WORK INSTRUCTIONS:
Repeat exactly, please, the lines that begin at the start of the listing and end at the line holding "BITE_ANGLE = 225.0".

DATASET CONTENT:
+--

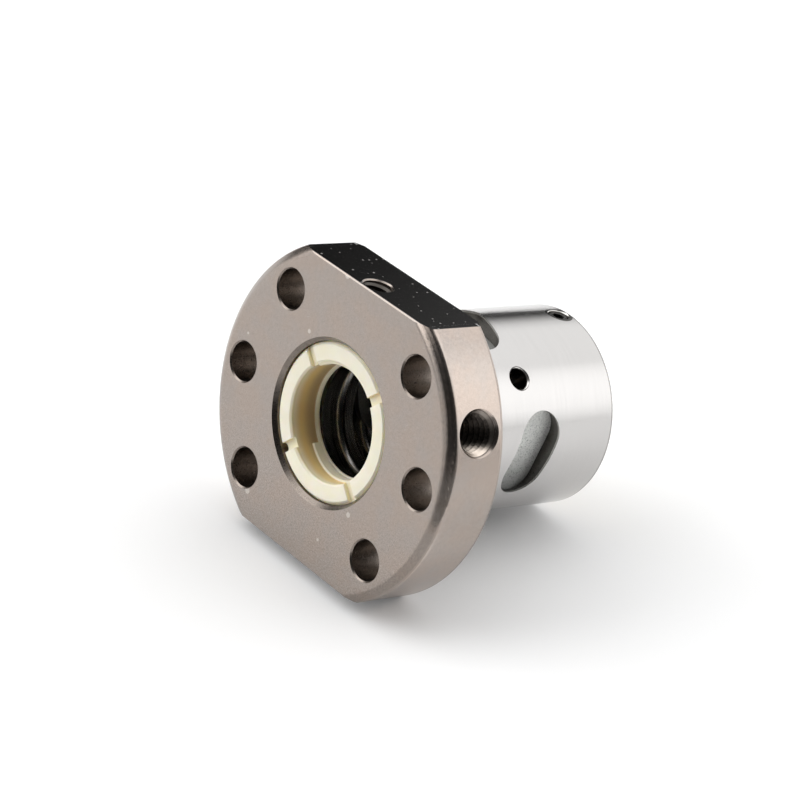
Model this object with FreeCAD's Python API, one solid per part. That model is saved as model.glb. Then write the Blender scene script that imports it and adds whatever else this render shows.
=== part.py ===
import FreeCAD, Part
import math
import os

# Flanged ball nut of a ball screw, millimetres.
# +Y is the nut's axis and points from the flange into the barrel, +Z is the normal of the upper flat,
# and the origin is on the axis, in the flange's mounting face.
# Angles are measured about the axis from +X towards +Z.

# Flange and barrel
FLANGE_D = 48.0
FLANGE_T = 10.0
FLATS_WIDTH = 40.0
BARREL_D = 28.0
BARREL_LENGTH = 30.0
RIM_CHAMFER_RADIAL = 1.2
RIM_CHAMFER_AXIAL = 0.8
RIM_FACE_ROUNDING = 0.55
RIM_EDGE_ROUNDING = 0.4
RIM_BACK_CHAMFER = 0.9
FLAT_EDGE_BEVEL = 0.2
BARREL_END_CHAMFER = 0.3
RELIEF_WIDTH = 1.1
RELIEF_DEPTH = 0.3
RELIEF_SINK = 0.2

# Bolt holes through the flange
BOLT_CIRCLE_D = 38.0
BOLT_HOLE_D = 5.5
BOLT_HOLE_BEVEL = 0.2
BOLT_STEP = 45.0
BOLT_STEPS = [-1, 0, 1, 3, 4, 5]

# Lubrication port in the rim, its passage to the raceway, and the oil hole in the barrel
PORT_THREAD_D = 6.0
PORT_DEPTH = 7.0
PORT_ANGLE = 22.5
PASSAGE_OVERRUN = 1.2
PORT_BEVEL = 0.45
PASSAGE_D = 3.0
OIL_HOLE_D = 3.0
OIL_HOLE_BEVEL = 0.3
OIL_HOLE_ANGLE = 45.0

# Balls and raceway
LEAD = 4.0
BALL_D = 2.381
BALL_CIRCLE_D = 16.5
GROOVE_RADIUS_SHARE = 0.535
POCKET_BREAK_ANGLE = 24.0
LAND_D = 17.0
BALL_GAP = 0.02
LOADED_BALLS = 16
RETURN_BALLS = 5

# Ball circuits, one return cap each
CIRCUITS = 4
CIRCUIT_STEP_ANGLE = -90.0
FIRST_CIRCUIT_ANGLE = 180.0
LAST_CIRCUIT_MARGIN = 4.1
ENTRY_ANGLE = 40.0
RETURN_RISE = 0.75
TRACK_OVERRUN = 12.0

# Return caps and their pockets
CAP_WIDTH = 7.0
CAP_LENGTH = 12.5
CAP_TILT = 15.0
CAP_FACE = 11.8
CAP_LEDGE = 10.9
CAP_LEDGE_WIDTH = 0.5
CAP_CLEARANCE = 0.03

# Wipers and their seats
SEAT_D = 22.0
SEAT_DEPTH = 5.5
SEAT_BEVEL = 0.55
WIPER_T = 5.0
WIPER_CLEARANCE = 0.05
WIPER_BEVEL = 0.5
WIPER_BORE_D = 16.4
WIPER_BORE_BEVEL = 0.25
LIP_D = 15.6
LIP_DEPTH = 4.1
RIB_D = 15.7
RIB_WIDTH = 1.8
RIB_FLANK = 0.3
RIB_ROOT = 0.4
RIB_START_ANGLE = 130.0
RIB_SWEEP = 262.0
WIPER_NOTCHES = 4
NOTCH_WIDTH = 1.4
NOTCH_DEPTH = 0.6
NOTCH_BITE_R = 0.75
BITE_ANGLE = 225.0

# Set screws that lock the wipers
FRONT_LOCK_THREAD_D = 4.0
FRONT_LOCK_MARGIN = 2.45
FRONT_SCREW_RECESS = 4.0
REAR_LOCK_THREAD_D = 3.0
REAR_LOCK_MARGIN = 2.1
REAR_SCREW_RECESS = 0.3
LOCK_BEVEL = 0.2
LOCK_CLEARANCE = 0.05
SOCKET_SHARE = 0.5
SOCKET_DEPTH = 1.5

# Derived sizes
FLANGE_R = FLANGE_D / 2
BARREL_R = BARREL_D / 2
SEAT_R = SEAT_D / 2
LAND_R = LAND_D / 2
FLAT_Z = FLATS_WIDTH / 2
PATH_R = BALL_CIRCLE_D / 2
BALL_R = BALL_D / 2
GROOVE_R = BALL_D * GROOVE_RADIUS_SHARE
BALL_PITCH = BALL_D + BALL_GAP
WIPER_R = SEAT_R - WIPER_CLEARANCE
FRONT_WIPER_Y = -FLANGE_T + SEAT_DEPTH - WIPER_T
REAR_WIPER_Y = BARREL_LENGTH - SEAT_DEPTH + WIPER_T
REACH = FLANGE_D + BARREL_LENGTH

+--

REPLY TO THE EXERCISE:
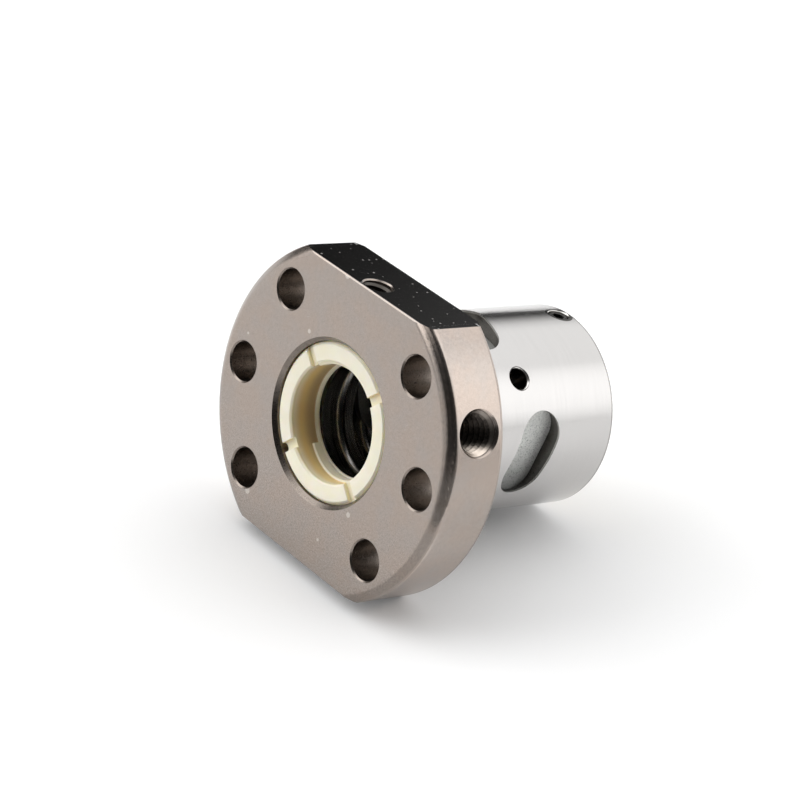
Model this object with FreeCAD's Python API, one solid per part. That model is saved as model.glb. Then write the Blender scene script that imports it and adds whatever else this render shows.
=== part.py ===
import FreeCAD, Part
import math
import os

# Flanged ball nut of a ball screw, millimetres.
# +Y is the nut's axis and points from the flange into the barrel, +Z is the normal of the upper flat,
# and the origin is on the axis, in the flange's mounting face.
# Angles are measured about the axis from +X towards +Z.

# Flange and barrel
FLANGE_D = 48.0
FLANGE_T = 10.0
FLATS_WIDTH = 40.0
BARREL_D = 28.0
BARREL_LENGTH = 30.0
RIM_CHAMFER_RADIAL = 1.2
RIM_CHAMFER_AXIAL = 0.8
RIM_FACE_ROUNDING = 0.55
RIM_EDGE_ROUNDING = 0.4
RIM_BACK_CHAMFER = 0.9
FLAT_EDGE_BEVEL = 0.2
BARREL_END_CHAMFER = 0.3
RELIEF_WIDTH = 1.1
RELIEF_DEPTH = 0.3
RELIEF_SINK = 0.2

# Bolt holes through the flange
BOLT_CIRCLE_D = 38.0
BOLT_HOLE_D = 5.5
BOLT_HOLE_BEVEL = 0.2
BOLT_STEP = 45.0
BOLT_STEPS = [-1, 0, 1, 3, 4, 5]

# Lubrication port in the rim, its passage to the raceway, and the oil hole in the barrel
PORT_THREAD_D = 6.0
PORT_DEPTH = 7.0
PORT_ANGLE = 22.5
PASSAGE_OVERRUN = 1.2
PORT_BEVEL = 0.45
PASSAGE_D = 3.0
OIL_HOLE_D = 3.0
OIL_HOLE_BEVEL = 0.3
OIL_HOLE_ANGLE = 45.0

# Balls and raceway
LEAD = 4.0
BALL_D = 2.381
BALL_CIRCLE_D = 16.5
GROOVE_RADIUS_SHARE = 0.535
POCKET_BREAK_ANGLE = 24.0
LAND_D = 17.0
BALL_GAP = 0.02
LOADED_BALLS = 16
RETURN_BALLS = 5

# Ball circuits, one return cap each
CIRCUITS = 4
CIRCUIT_STEP_ANGLE = -90.0
FIRST_CIRCUIT_ANGLE = 180.0
LAST_CIRCUIT_MARGIN = 4.1
ENTRY_ANGLE = 40.0
RETURN_RISE = 0.75
TRACK_OVERRUN = 12.0

# Return caps and their pockets
CAP_WIDTH = 7.0
CAP_LENGTH = 12.5
CAP_TILT = 15.0
CAP_FACE = 11.8
CAP_LEDGE = 10.9
CAP_LEDGE_WIDTH = 0.5
CAP_CLEARANCE = 0.03

# Wipers and their seats
SEAT_D = 22.0
SEAT_DEPTH = 5.5
SEAT_BEVEL = 0.55
WIPER_T = 5.0
WIPER_CLEARANCE = 0.05
WIPER_BEVEL = 0.5
WIPER_BORE_D = 16.4
WIPER_BORE_BEVEL = 0.25
LIP_D = 15.6
LIP_DEPTH = 4.1
RIB_D = 15.7
RIB_WIDTH = 1.8
RIB_FLANK = 0.3
RIB_ROOT = 0.4
RIB_START_ANGLE = 130.0
RIB_SWEEP = 262.0
WIPER_NOTCHES = 4
NOTCH_WIDTH = 1.4
NOTCH_DEPTH = 0.6
NOTCH_BITE_R = 0.75
BITE_ANGLE = 225.0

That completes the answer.